Fragile X syndrome (FXS) is the most common cause of inherited intellectual impairment and the most frequent single gene cause of autism. FXS results from inactivation of the FMR1 gene resulting in a lack of the FMR1 protein (FMRP). In the absence of FMRP, protein synthesis in the brain is dysregulated, which is thought to be a contributing mechanism in FXS.
Emerging evidence indicates that one function of FMRP is to impede ribosome translocation, thereby reducing the rate of polypeptide elongation during protein synthesis. Therefore, when FMR1 is silenced and FMRP is not made, translation of at least some messenger RNAs (mRNAs) is upregulated, potentially driving some aspects of the syndrome. Determining how FMRP impedes ribosome transit is therefore fundamental to understanding FXS and may be an avenue for therapeutic intervention.
Joel Richter — together with his colleague Andrei Korostelev — plans to investigate how FMRP slows ribosome movement.

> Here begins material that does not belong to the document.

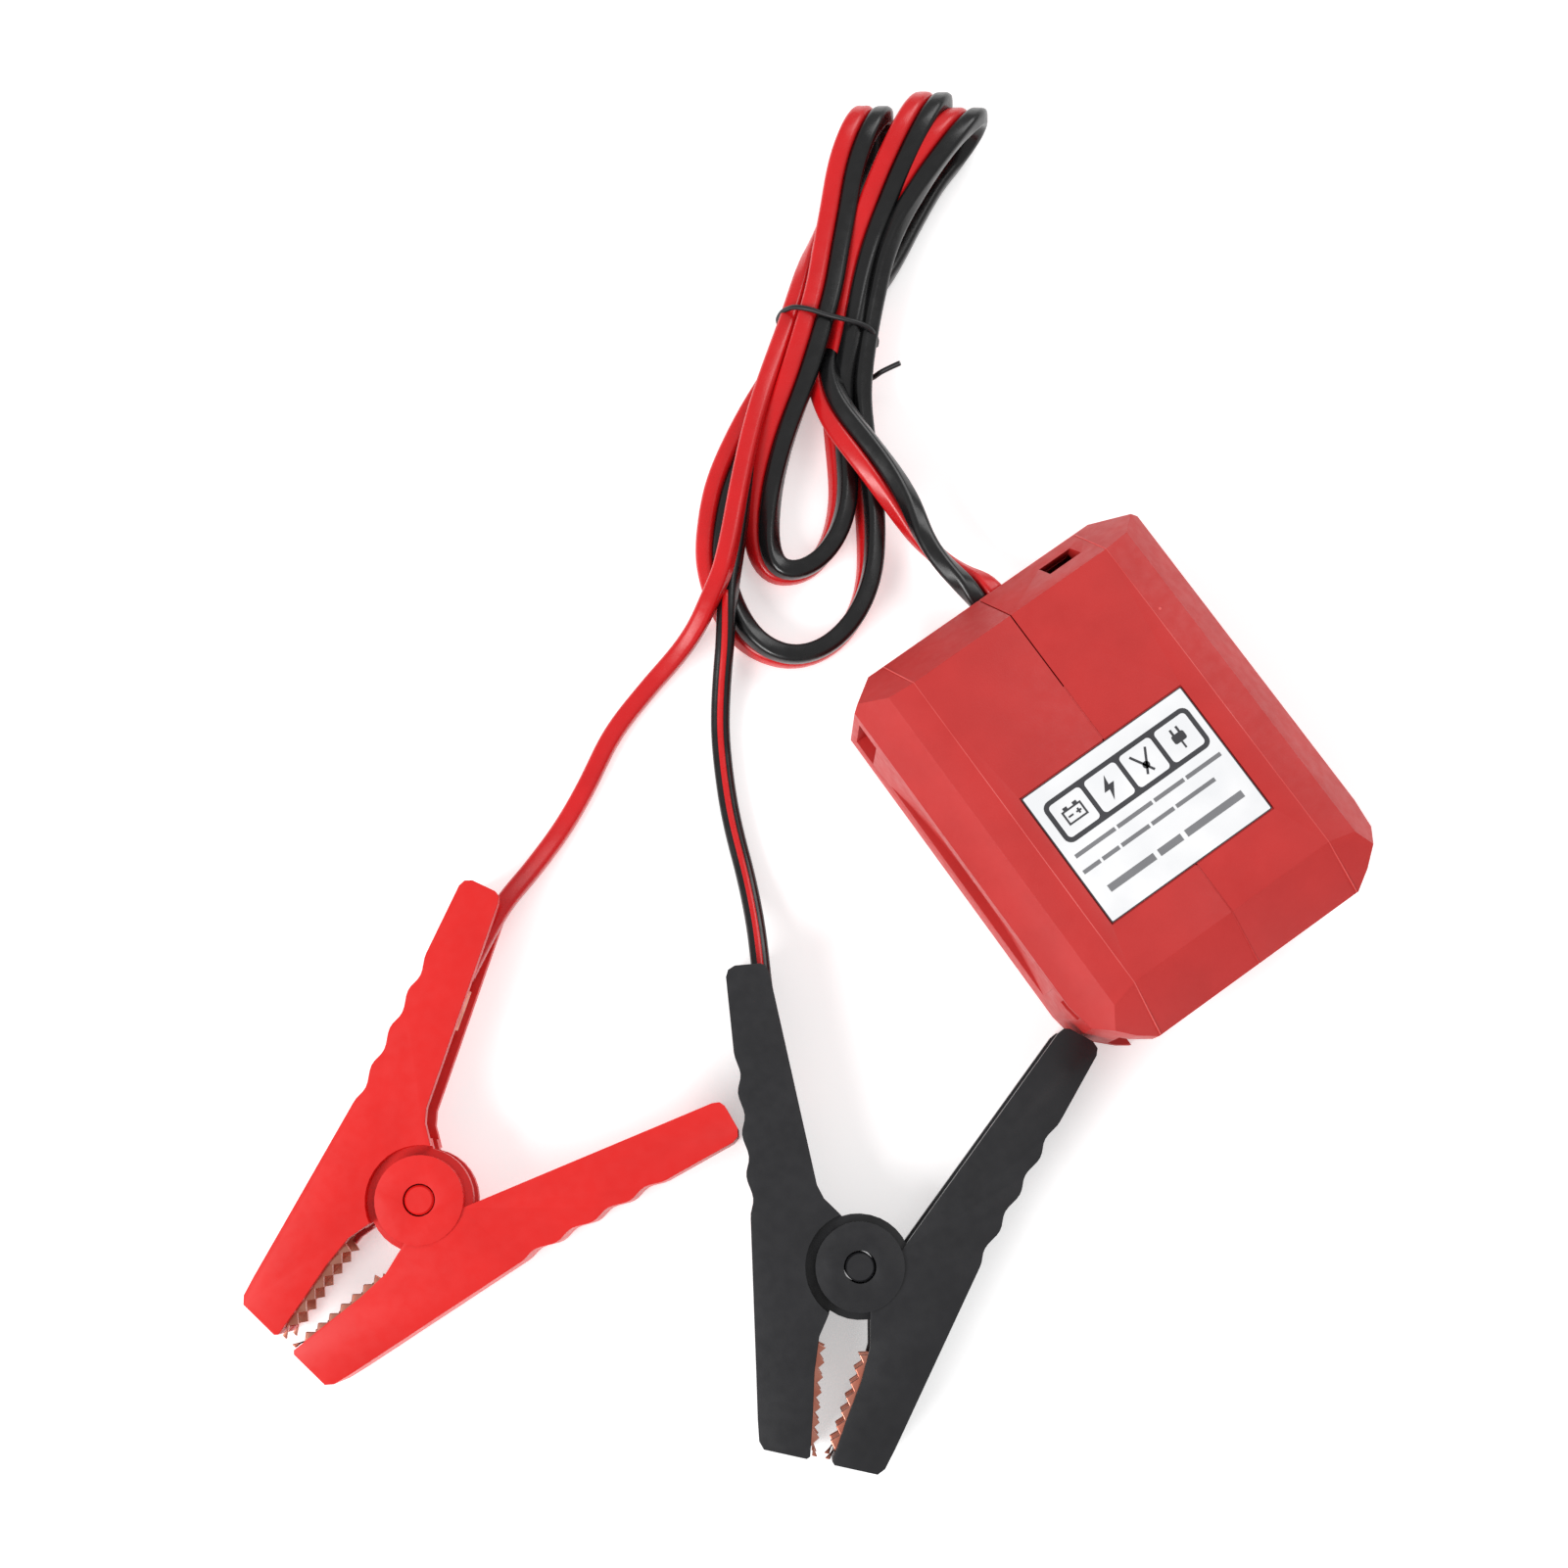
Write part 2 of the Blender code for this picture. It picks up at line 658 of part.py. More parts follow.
def make_jaw(colour, side, frame):
    """A copper channel with teeth on both edges; the fixed one runs on as a strap to the lead's lug."""
    kind = "fixed" if side > 0 else "moving"
    name = f"{colour}_{kind}_jaw"
    back = [(-14.4, 12.0), (-24.8, 9.6), (-37.5, 6.9), (-37.5, 2.1), (-39.4, 1.9)]
    outline = jaw_edge() + back
    inside = [(-60, -20), (-10, -20), (-10, 12.0), (-24.8, 8.5), (-60, 0.2)]
    jaw = prism(name, [(u, side * v) for u, v in outline], 2.9, 14.1, frame, "copper")
    boolean(jaw, prism(f"{name}_inside", [(u, side * v) for u, v in inside], 3.9, 13.1, frame))
    if side > 0:
        strap = [
            (-15.4, 10.4), (-9, 14.2), (0, 16.6), (9, 18.6), (24, 21.0),
            (24, 22.0), (8.8, 19.6), (-0.3, 17.6), (-9.5, 15.2), (-15.4, 11.5),
        ]
        boolean(jaw, prism(f"{name}_strap", strap, 6.2, 10.6, frame), "UNION")
    return jaw


def make_pin(colour, frame):
    top, bottom = CLAMP_THICKNESS + DISC_PROUD - 0.1, 0.25
    profile = [(0, top), (PIN_RADIUS - 0.4, top), (PIN_RADIUS, top - 0.4), (PIN_RADIUS, bottom + 0.4)]
    profile += [(PIN_RADIUS - 0.4, bottom), (0, bottom)]
    return turned(f"{colour}_pivot_pin", profile, frame, f"clamp_{colour}", sides=32)


def make_spring(colour, frame):
    """A torsion spring round the pin, with a leg in each grip."""
    leg_end = Vector((27.0, 21.2))
    reach = math.degrees(math.acos(SPRING_RADIUS / leg_end.length))
    first = math.degrees(math.atan2(leg_end.y, leg_end.x)) + reach
    sweep = 360 * SPRING_TURNS + 2 * (180 - first)
    low, high = 6.5, 10.5
    steps = 40
    points = [(leg_end.x, leg_end.y, low)]
    for step in range(steps + 1):
        angle = math.radians(first + sweep * step / steps)
        height = low + (high - low) * step / steps
        points.append((SPRING_RADIUS * math.cos(angle), SPRING_RADIUS * math.sin(angle), height))
    points.append((leg_end.x, -leg_end.y, high))
    return tube(f"{colour}_torsion_spring", points, SPRING_WIRE, frame, "steel", resolution=1)


def make_lug(colour, frame):
    """A crimp barrel on the lead's end, with a flat tongue against the copper strap."""
    barrel_start, barrel_end = Vector((37.2, 26.2, 8.5)), Vector((29.2, 22.6, 8.5))
    lug = cylinder(f"{colour}_lead_lug", 2.9, barrel_start, barrel_end, frame, "brass", sides=24)
    tongue = [(30.5, 22.6), (29.8, 24.6), (26, 23.8), (14, 21.7), (14, 20.8), (26, 22.8)]
    boolean(lug, prism(f"{colour}_lug_tongue", tongue, 6.4, 10.4, frame), "UNION")
    along = (barrel_start - barrel_end).normalized()
    mouth = barrel_start + along * 2
    boolean(lug, cylinder(f"{colour}_lug_bore", 2.35, mouth, barrel_end + along * 2.2, frame, sides=24))
    return lug


def make_clamp(colour, frame):
    for side in (1, -1):
        make_grip(colour, side, frame)
        make_jaw(colour, side, frame)
    make_pin(colour, frame)
    make_spring(colour, frame)
    make_lug(colour, frame)


# Cable


def twin_cores(route, steps):
    """The red and the black core's centre lines along a twin cable's route."""
    middle = smooth_curve(route, steps)
    red, black = [], []
    for index, (x, y, z, turn) in enumerate(middle):
        before, after = middle[max(index - 1, 0)], middle[min(index + 1, len(middle) - 1)]
        along = Vector((after[0] - before[0], after[1] - before[1], 0)).normalized()
        right = Vector((along.y, -along.x, 0))
        turn = math.radians(turn)
        offset = (Vector((0, 0, 1)) * math.sin(turn) - right * math.cos(turn)) * CORE_SPACING / 2
        red.append(Vector((x, y, z)) - offset)
        black.append(Vector((x, y, z)) + offset)
    return red, black


def make_hank(frame):
    """The outer shape of the folded cable, with a groove under the tie."""
    hank = prism("cable_hank", smooth_loop(HANK_OUTLINE, 3), GAP, HANK_HEIGHT, frame, "cable_black")
    groove = box("tie_groove", (-1.8, -30, -1), (1.8, 30, 2.1), frame)
    groove.location = (TIE_AT[0] * MM, TIE_AT[1] * MM, 0)
    groove.rotation_euler = (0, 0, math.radians(TIE_ANGLE))
    boolean(hank, groove)


def make_tie(frame):
    """A wire tie once round the hank, its ends side by side and sticking out."""
    half, top = TIE_HALF_WIDTH, HANK_HEIGHT + 1.1
    route = [  # along the hank, across it, height
        (-0.9, -half - 7.5, 6.0), (-0.9, -half - 3, 5.0), (-0.7, -half, 7.0), (0, -half, top - 3),
        (0, -half + 1.5, top), (0, 0, top), (0, half - 1.5, top), (0, half, top - 3), (0, half, 4),
        (0, half - 2.5, 1.0), (0, 0, 0.9), (0, -half + 2.5, 1.0), (0.7, -half, 2.6),
        (0.9, -half - 2.5, 4.6), (0.9, -half - 5, 5.4),
    ]
    turn = math.radians(TIE_ANGLE)
    placed = [
        (
            TIE_AT[0] + a * math.cos(turn) - b * math.sin(turn),
            TIE_AT[1] + a * math.sin(turn) + b * math.cos(turn),
            z,
        )
        for a, b, z in route
    ]
    tube("twist_tie", smooth_curve(placed, 3), TIE_WIRE, frame, "black_plastic", resolution=1)


def make_cable(frame):
    red, black = twin_cores(TAIL_ROUTE, 3)
    tube("cable_tail_red", red, CORE, frame, "cable_red")
    tube("cable_tail_black", black, CORE, frame, "cable_black")
    make_hank(frame)
    make_tie(frame)
    tube("red_lead", smooth_curve(RED_LEAD_ROUTE, 3), CORE, frame, "cable_red")
    tube("black_lead", smooth_curve(BLACK_LEAD_ROUTE, 3), CORE, frame, "cable_black")


housing_frame = new_frame("housing_frame", HOUSING_AT)
make_housing(housing_frame)
make_cable(housing_frame)
for clamp_colour, pivot in PIVOTS.items():
    pivot_at = (HOUSING_AT[0] + pivot[0], HOUSING_AT[1] + pivot[1])
    make_clamp(clamp_colour, new_frame(f"{clamp_colour}_clamp_frame", pivot_at, CLAMP_ANGLES[clamp_colour]))
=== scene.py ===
"""Finished look of a tool battery adapter that serves as a jump starter pack: a moulded housing,
a twin red and black cable folded into a tied hank, and two battery clamps."""

import json
import math

import bmesh
import bpy
from mathutils import Matrix, Vector

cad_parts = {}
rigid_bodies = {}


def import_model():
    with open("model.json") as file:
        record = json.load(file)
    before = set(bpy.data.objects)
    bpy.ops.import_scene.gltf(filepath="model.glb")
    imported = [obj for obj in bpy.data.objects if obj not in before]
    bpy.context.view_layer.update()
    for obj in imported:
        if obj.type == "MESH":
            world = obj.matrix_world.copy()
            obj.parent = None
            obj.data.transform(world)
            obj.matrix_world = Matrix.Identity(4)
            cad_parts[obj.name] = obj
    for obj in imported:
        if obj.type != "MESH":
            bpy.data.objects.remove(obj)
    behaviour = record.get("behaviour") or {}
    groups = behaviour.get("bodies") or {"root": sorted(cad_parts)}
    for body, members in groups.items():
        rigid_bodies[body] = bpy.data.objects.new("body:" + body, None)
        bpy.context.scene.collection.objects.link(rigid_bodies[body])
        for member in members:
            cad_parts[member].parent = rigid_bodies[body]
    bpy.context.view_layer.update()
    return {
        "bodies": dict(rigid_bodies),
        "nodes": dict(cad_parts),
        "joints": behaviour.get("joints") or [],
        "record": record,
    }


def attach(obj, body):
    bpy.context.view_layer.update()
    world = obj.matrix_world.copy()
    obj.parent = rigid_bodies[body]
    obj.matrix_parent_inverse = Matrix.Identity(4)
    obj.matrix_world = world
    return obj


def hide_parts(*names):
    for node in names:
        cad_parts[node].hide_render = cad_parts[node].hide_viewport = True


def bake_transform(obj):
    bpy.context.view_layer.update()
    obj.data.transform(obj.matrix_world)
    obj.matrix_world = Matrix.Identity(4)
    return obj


MM = 0.001

# Where things lie, in millimetres
HOUSING_AT = Vector((87.350, 11.979, 0.0))  # centre of the housing's footprint
TIE_FROM_HOUSING = Vector((12.5, 121.5, 0.0))  # middle of the tied bundle, from the housing centre
BUNDLE_ANGLE = math.radians(40)  # the bundle's direction, from +X
TWIN_SIDE = Vector((0.816, -0.578, 0.0))  # the side that the black core keeps to where the twin lies flat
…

To do so, they will reconstitute FMRP with ribosomes and other components of the translational machinery and analyze high-resolution structural interactions using cryo-electron microscopy (cryo-EM). These structural assessments will allow Richter and Korostelev to map sites of interaction between FMRP and ribosomes in the presence or absence of mRNA, transfer RNA (tRNA) and translation elongation factors.
By gaining a detailed understanding of interactions between FMRP and the translational machinery, and visualizing the dynamics of such interactions using ensemble cryo-EM, this project will provide essential information about how nascent protein formation can be slowed. Findings from this study may have long-term implications for how certain aspects of FXS could be mitigated by developing therapeutic compounds that mimic the effects of FMRP on ribosome translocation.